## Objective:
Single out the lines that include the word "shown". Copy them.

## Records supplied:
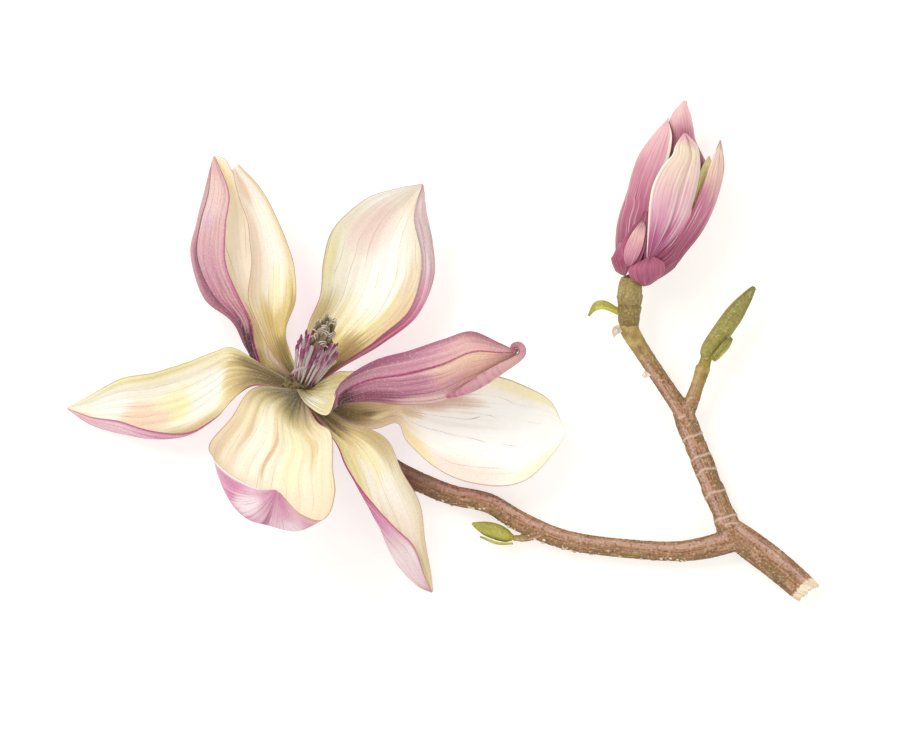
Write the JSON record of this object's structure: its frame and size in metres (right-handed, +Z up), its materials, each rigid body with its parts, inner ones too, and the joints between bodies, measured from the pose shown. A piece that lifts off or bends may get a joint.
==
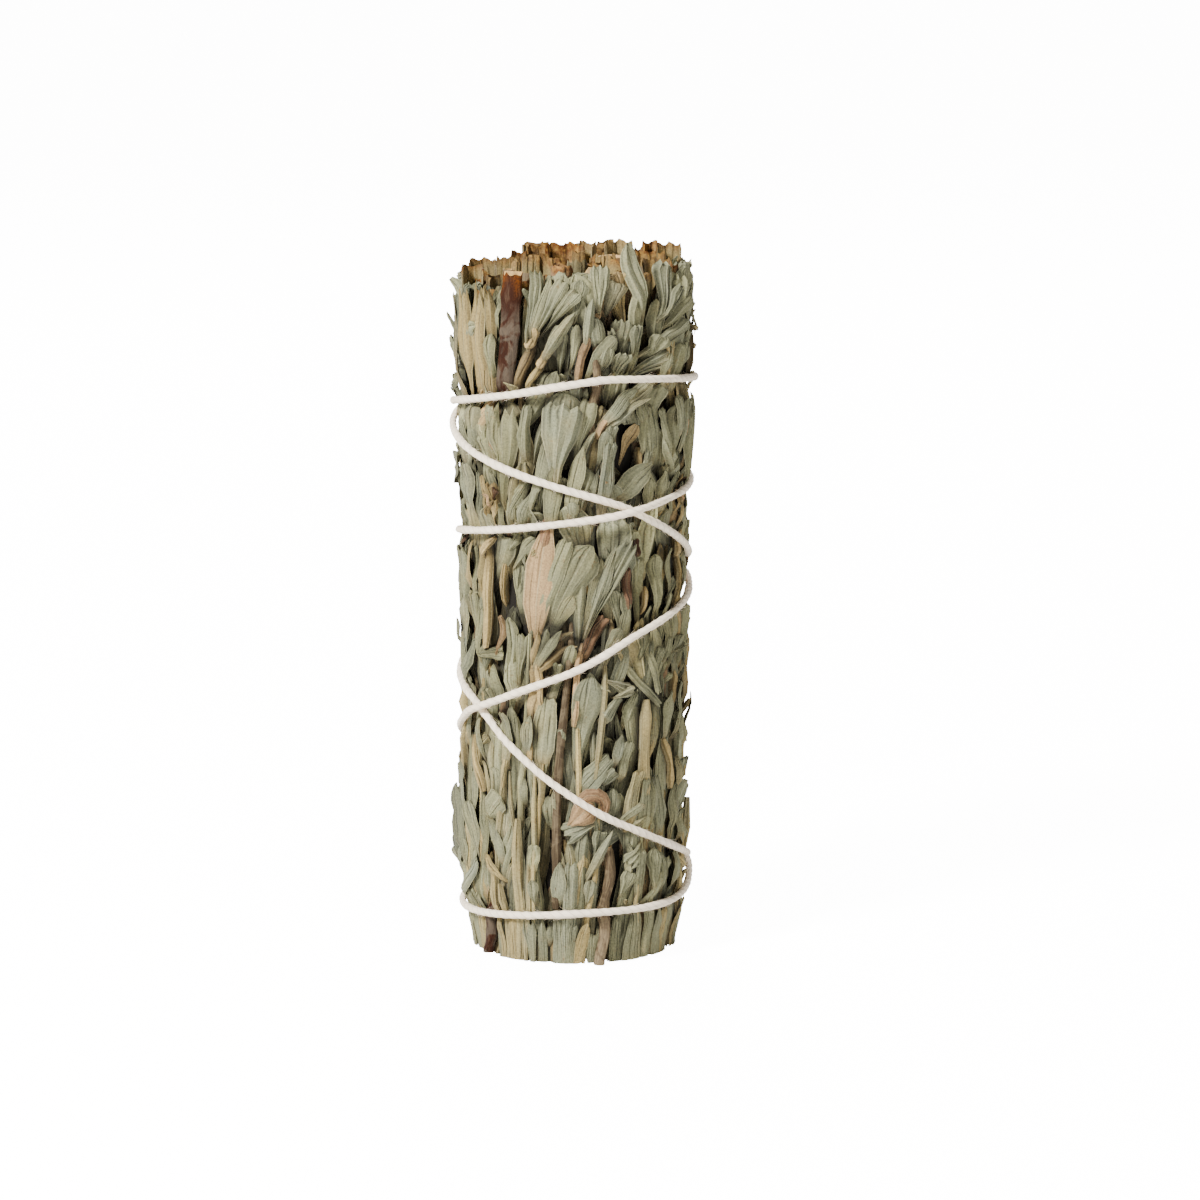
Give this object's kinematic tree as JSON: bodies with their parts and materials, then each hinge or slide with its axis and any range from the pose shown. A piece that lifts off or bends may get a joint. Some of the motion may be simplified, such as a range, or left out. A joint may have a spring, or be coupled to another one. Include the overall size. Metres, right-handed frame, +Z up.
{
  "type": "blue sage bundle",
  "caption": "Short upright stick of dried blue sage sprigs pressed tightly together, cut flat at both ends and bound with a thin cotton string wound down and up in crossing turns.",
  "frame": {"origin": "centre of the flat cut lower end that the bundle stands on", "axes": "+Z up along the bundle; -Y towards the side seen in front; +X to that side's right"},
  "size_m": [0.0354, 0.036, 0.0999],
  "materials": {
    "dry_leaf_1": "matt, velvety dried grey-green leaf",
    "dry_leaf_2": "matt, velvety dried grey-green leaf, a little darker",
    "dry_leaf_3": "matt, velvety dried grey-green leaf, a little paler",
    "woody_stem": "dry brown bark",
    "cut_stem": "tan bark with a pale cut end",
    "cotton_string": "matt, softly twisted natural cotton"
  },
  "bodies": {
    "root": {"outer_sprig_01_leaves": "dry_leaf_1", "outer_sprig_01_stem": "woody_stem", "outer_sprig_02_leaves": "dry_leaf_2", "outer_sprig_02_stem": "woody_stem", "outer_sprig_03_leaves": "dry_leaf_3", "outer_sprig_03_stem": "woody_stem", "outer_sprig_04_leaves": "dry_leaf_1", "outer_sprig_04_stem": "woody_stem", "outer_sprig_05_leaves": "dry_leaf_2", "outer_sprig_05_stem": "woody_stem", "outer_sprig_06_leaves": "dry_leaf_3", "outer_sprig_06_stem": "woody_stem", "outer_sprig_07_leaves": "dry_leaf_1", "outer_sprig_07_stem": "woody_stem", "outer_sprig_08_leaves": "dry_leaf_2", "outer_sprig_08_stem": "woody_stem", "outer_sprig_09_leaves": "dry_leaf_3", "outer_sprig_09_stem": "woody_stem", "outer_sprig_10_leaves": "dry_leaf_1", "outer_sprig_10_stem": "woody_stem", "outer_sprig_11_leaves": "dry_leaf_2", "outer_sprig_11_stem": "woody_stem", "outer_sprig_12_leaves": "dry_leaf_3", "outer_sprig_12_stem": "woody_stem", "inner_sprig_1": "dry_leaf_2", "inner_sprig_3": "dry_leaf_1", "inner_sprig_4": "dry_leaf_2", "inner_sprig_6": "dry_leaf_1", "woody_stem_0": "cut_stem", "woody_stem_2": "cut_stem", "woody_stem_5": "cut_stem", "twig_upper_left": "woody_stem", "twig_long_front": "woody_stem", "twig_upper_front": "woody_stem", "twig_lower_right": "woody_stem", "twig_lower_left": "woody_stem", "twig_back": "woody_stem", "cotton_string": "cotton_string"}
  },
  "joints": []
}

## Exercise result:
Write the JSON record of this object's structure: its frame and size in metres (right-handed, +Z up), its materials, each rigid body with its parts, inner ones too, and the joints between bodies, measured from the pose shown. A piece that lifts off or bends may get a joint.
Give this object's kinematic tree as JSON: bodies with their parts and materials, then each hinge or slide with its axis and any range from the pose shown. A piece that lifts off or bends may get a joint. Some of the motion may be simplified, such as a range, or left out. A joint may have a spring, or be coupled to another one. Include the overall size. Metres, right-handed frame, +Z up.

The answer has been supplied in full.